The Government of Eritrea and partner agencies, including IFAD under its second on-going project, the National Agricultural Project (NAP), under the Ministry of Agriculture, has built water retention dams such as the check dams of Gerbichuk in Anseba region and Mai Tekela in Southern region.
For instance, at the water reservoir in Semomo, under NAP, the Ministry of Agriculture has implemented a drip irrigation system managed by the farmers’ groups. The installation of the drip irrigation system has allowed farmers to cultivate double cropping. Farmers have witnessed a 10 – 70% increase in their income.
The water dams in inland Eritrea have sufficient water volumes and ideal conditions for fisheries, where 70 out of more than 330 reservoirs have been stocked with different fish species including tilapia, common carp and catfish.
As most inland fish farmers are initially agricultural farmers, they are now provided with additional skills to diversify their income in addition to improve their health and the health of their communities particularly of women and children.

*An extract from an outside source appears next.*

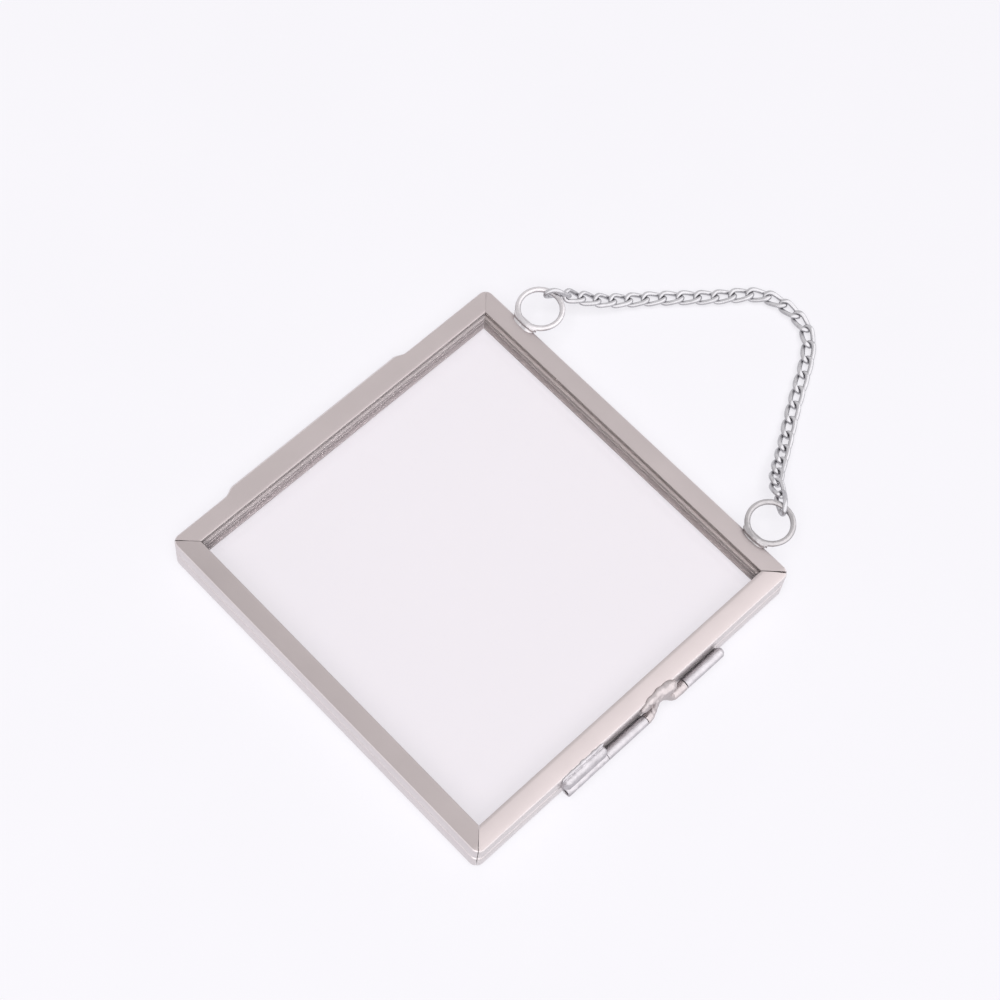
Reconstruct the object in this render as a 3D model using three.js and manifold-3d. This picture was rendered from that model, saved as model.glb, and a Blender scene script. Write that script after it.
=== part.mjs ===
// A small hinged picture frame: two glass panes in metal channel rails, hung on a curb chain.
// Millimetres. The frame lies closed on its back on the plane z = 0, with its front facing +Z.
// X runs along the edge that carries the rings and Y runs up the frame towards them.
// The origin is the middle of the bottom rail's back face.
import * as THREE from 'three';
import * as BufferGeometryUtils from 'three/addons/utils/BufferGeometryUtils.js';
import Module from 'manifold-3d';

const wasm = await Module();
wasm.setup();

// Frame halves: each one is a ring of four mitred channel rails round a pane
const frameWidth = 100;
const frameHeight = 98;
const faceWidth = 4.8;
const sheet = 0.6;
const cornerRadius = 1.5;
const rollRadius = 0.5;
const mitreGap = 0.15;
const seam = 0.6;

// Glass panes
const glassThickness = 3;
const glassSeatGap = 0.3;
const glassEdgeGap = 0.5;
const glassEdgeBevel = 0.25;

// Snap lip on the front half's left rail, and the bead on the rear half that it passes
const lipLength = 56;
const lipCentre = -5;
const lipProud = 1.1;
const lipTaper = 3.2;
const lipSheet = 0.5;
const lipFoot = 1.2;
const lipRoll = 0.4;
const lipRoot = 1.2;
const beadRadius = 0.35;
const beadLength = 40;
const beadHeight = 2.4;

// Hinge: four knuckles in a row, of the front and the rear half in turn
const knuckleRadius = 1.3;
const knuckleLength = 12.4;
const knuckleGap = 0.3;
const knuckleCount = 4;
const hingeCentre = 1;
const leafSheet = 0.4;
const leafReach = 4.2;
const leafBite = 0.1;
const pinRadius = 0.5;
const pinClearance = 0.3;
const pinInset = 1.5;
const capLength = 1.6;
const capTipRadius = 0.7;
const solderReach = 3.3;

// Crimp in the third knuckle, which squeezes it flat against the rail and up over the face's edge
const crimpCentre = 4.7;
const crimpSpread = 4;
const crimpOffset = 0.85;
const crimpRise = 3.9;
const crimpHalfThickness = 0.65;
const crimpHalfHeight = 2.7;
const crimpLean = 0.32;
const crimpLeanStart = 4.4;
const crimpLowerBore = 0.8;
const crimpUpperBore = 4;

// Hanging rings
const ringInset = 12.3;
const ringShift = 0.8;
const ringOuterRadius = 6;
const ringWire = 1.4;
const ringGap = 0.1;
const ringOverlap = 0.9;
const solderFoot = 9.6;
const solderThickness = 1;
const solderSpread = 38;
const filletDrop = 1.2;
const filletRise = 0.5;
const filletReach = 0.9;
const filletLength = 6.4;

// Curb chain
const chainLinks = 29;
const linkWire = 1.0;
const linkPitch = 4.3;
const linkHalfWidth = 1.3;
const linkClearance = 0.2;
const linkTwist = Math.PI / 4;
const endLinkHalfWidth = 1.75;
const endLinkClearance = 0.8;
const ringContact = THREE.MathUtils.degToRad(100);
const chainDropRun = 24;

// Where the chain lies between the rings: x from the middle and y beyond them, in ring spacings
const chainPlan = [
  [-0.474, 0.05],
  [-0.418, 0.127],
  [-0.326, 0.276],
  [-0.185, 0.444],
  [-0.09, 0.56],
  [0.008, 0.588],
  [0.101, 0.569],
  [0.161, 0.505],
  [0.247, 0.355],
  [0.34, 0.2],
  [0.421, 0.062],
  [0.458, 0.036],
];

// Facets
const rollSteps = 3;
const cornerSteps = 4;
const barrelSides = 20;
const crimpStations = 16;
const ringSteps = 36;
const ringSides = 10;
const linkSteps = 24;
const linkSides = 6;

// Sizes that follow from the ones above
const channelDepth = 2 * sheet + glassThickness + 2 * glassSeatGap;
const frameDepth = 2 * channelDepth + seam;
const seamTop = channelDepth + seam;
const halfWidth = frameWidth / 2;
const halfHeight = frameHeight / 2;
const hingeX = halfWidth + leafSheet - leafBite + knuckleRadius;
const hingeZ = frameDepth / 2;
const boreRadius = pinRadius + pinClearance;
const ringRadius = ringOuterRadius - ringWire / 2;
const ringSpacing = frameWidth - 2 * ringInset;
const ringY = halfHeight + ringOuterRadius - ringOverlap;
const ringZ = frameDepth + ringGap + ringWire / 2;

// Finishes
const frameFinish = { color: 0xbfb7b4, roughness: 0.42, metalness: 1 };
const brightFinish = { color: 0xd2cfd1, roughness: 0.32, metalness: 1 };
const chainFinish = { color: 0xc8c7ca, roughness: 0.28, metalness: 1 };
const glassFinish = { color: 0xf4f7f6, roughness: 0.03, metalness: 0, transparent: true, opacity: 0.25 };

// A closed geometry as a solid that can be joined and cut
function toSolid(geometry) {
  const bare = geometry.index ? geometry.toNonIndexed() : geometry.clone();
  bare.deleteAttribute('normal');
  bare.deleteAttribute('uv');
  const merged = BufferGeometryUtils.mergeVertices(bare, 1e-5);
  return new wasm.Manifold(new wasm.Mesh({
    numProp: 3,
    vertProperties: new Float32Array(merged.attributes.position.array),
    triVerts: new Uint32Array(merged.index.array),
  }));
}

// A solid back as a geometry
function toGeometry(solid) {
  const mesh = solid.getMesh();
  const geometry = new THREE.BufferGeometry();
  geometry.setAttribute('position', new THREE.BufferAttribute(new Float32Array(mesh.vertProperties), 3));
  geometry.setIndex(new THREE.BufferAttribute(new Uint32Array(mesh.triVerts), 1));
  geometry.computeVertexNormals();
  return geometry;
}

// A named mesh added to its group
function addPiece(group, name, geometry, finish) {
  const mesh = new THREE.Mesh(geometry, new THREE.MeshStandardMaterial(finish));
  mesh.name = name;
  group.add(mesh);
  return mesh;
}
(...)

It is projected that about 100 tonnes of fish per year will be produced from the water reservoirs supported by FReMP as the 70 stocked dams in the country can produce approximately 350 tonnes of fish per year.
Inland fisheries are potentially vulnerable to the deterioration of ecosystems in the watersheds above the reservoirs where the program is assisting in developing climate resilient conservation plans that will have the additional benefits of improving crop and livestock production and, thus, nutrition and income.